* **EXERCISE GOAL**:
Note each line that includes the word "bodies". Copy those lines.

start

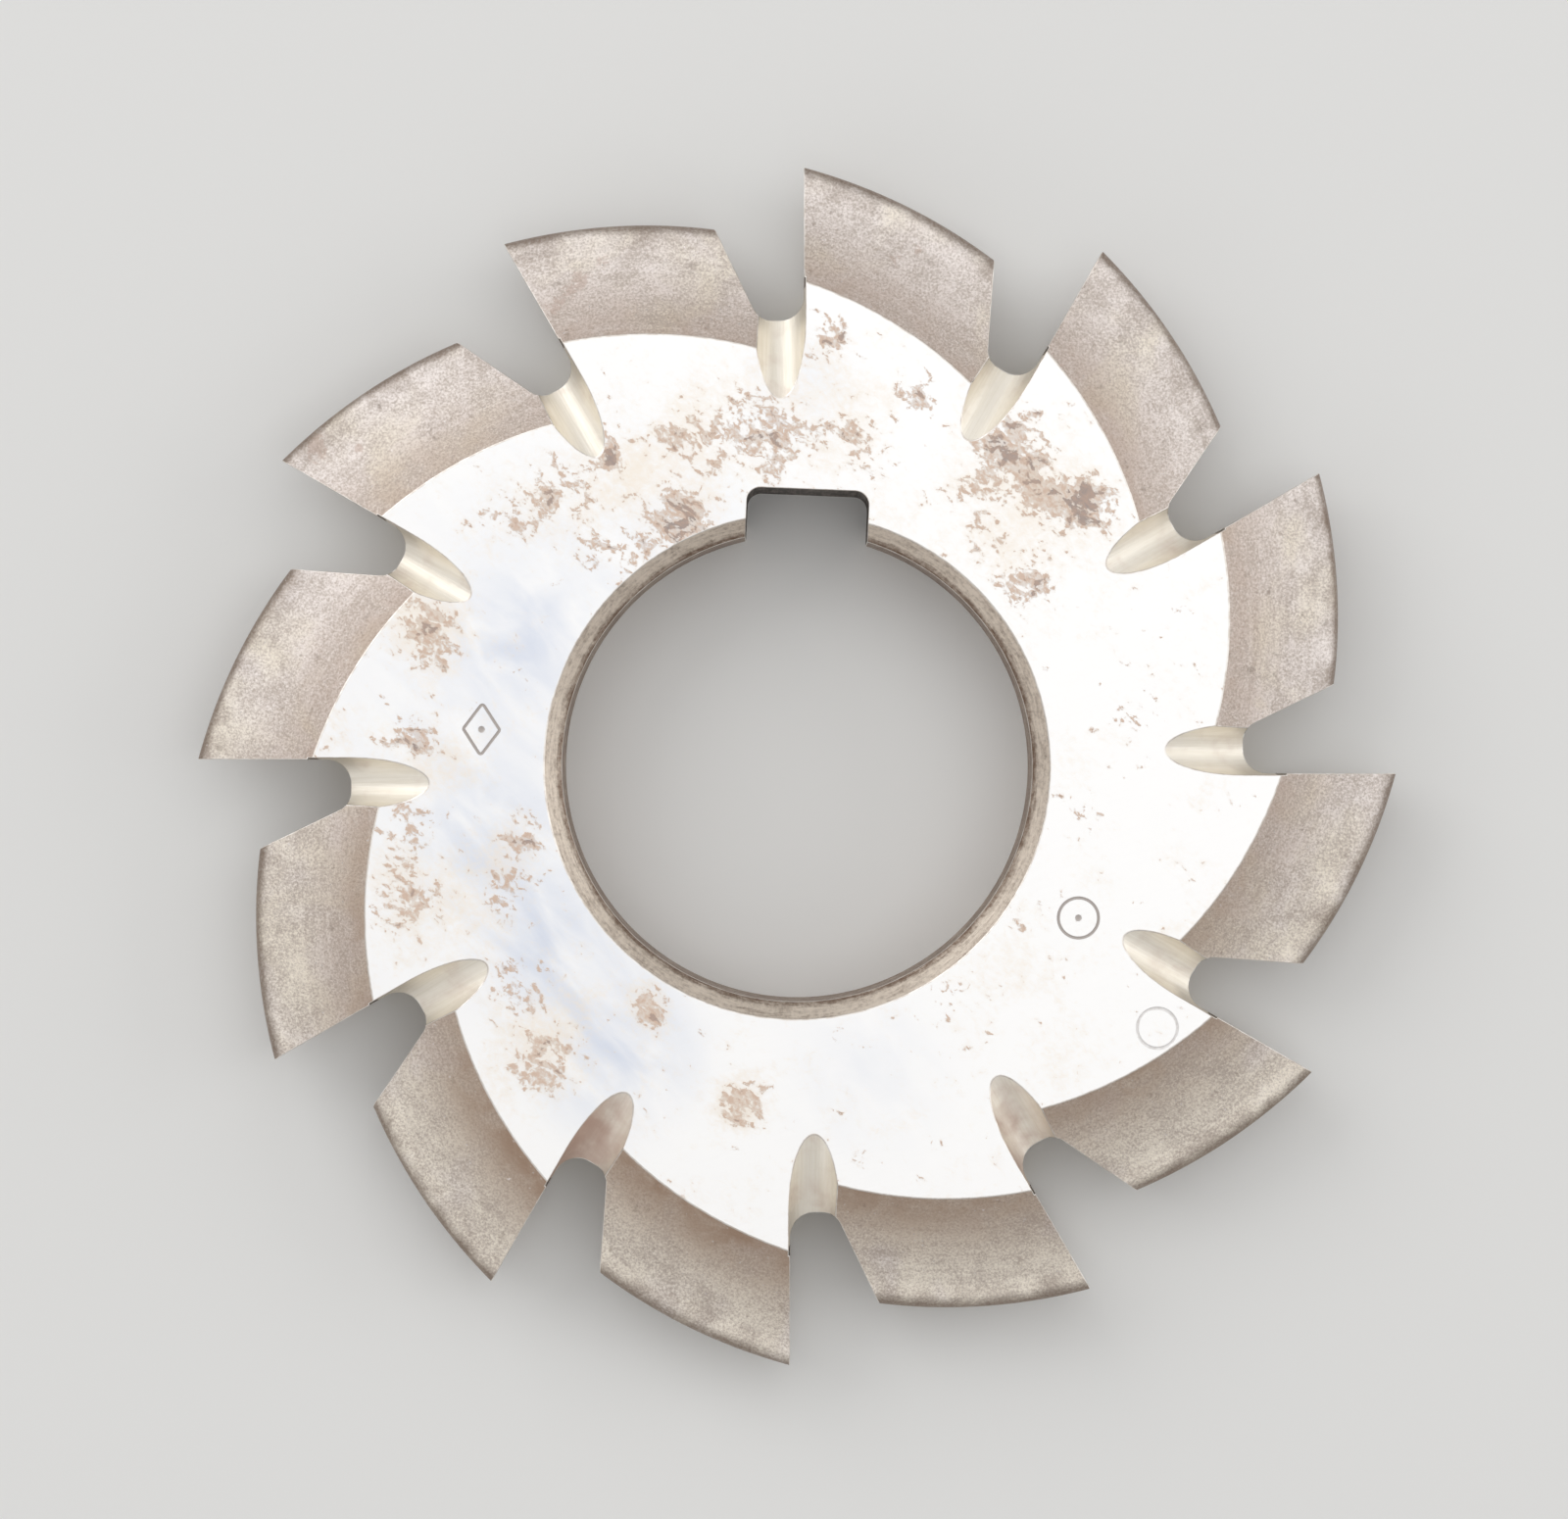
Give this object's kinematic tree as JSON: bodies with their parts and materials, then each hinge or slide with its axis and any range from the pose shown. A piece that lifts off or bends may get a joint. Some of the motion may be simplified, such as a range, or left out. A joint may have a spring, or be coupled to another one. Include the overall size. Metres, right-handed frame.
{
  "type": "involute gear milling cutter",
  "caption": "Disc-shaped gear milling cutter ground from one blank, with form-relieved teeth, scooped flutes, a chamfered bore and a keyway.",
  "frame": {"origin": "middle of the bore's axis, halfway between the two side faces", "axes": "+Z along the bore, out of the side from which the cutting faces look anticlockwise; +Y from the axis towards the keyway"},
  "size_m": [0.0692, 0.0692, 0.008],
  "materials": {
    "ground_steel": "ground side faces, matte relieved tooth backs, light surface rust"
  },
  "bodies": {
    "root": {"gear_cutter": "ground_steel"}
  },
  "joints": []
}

end

* **OUTPUT BELOW**:
Give this object's kinematic tree as JSON: bodies with their parts and materials, then each hinge or slide with its axis and any range from the pose shown. A piece that lifts off or bends may get a joint. Some of the motion may be simplified, such as a range, or left out. A joint may have a spring, or be coupled to another one. Include the overall size. Metres, right-handed frame.
  "bodies": {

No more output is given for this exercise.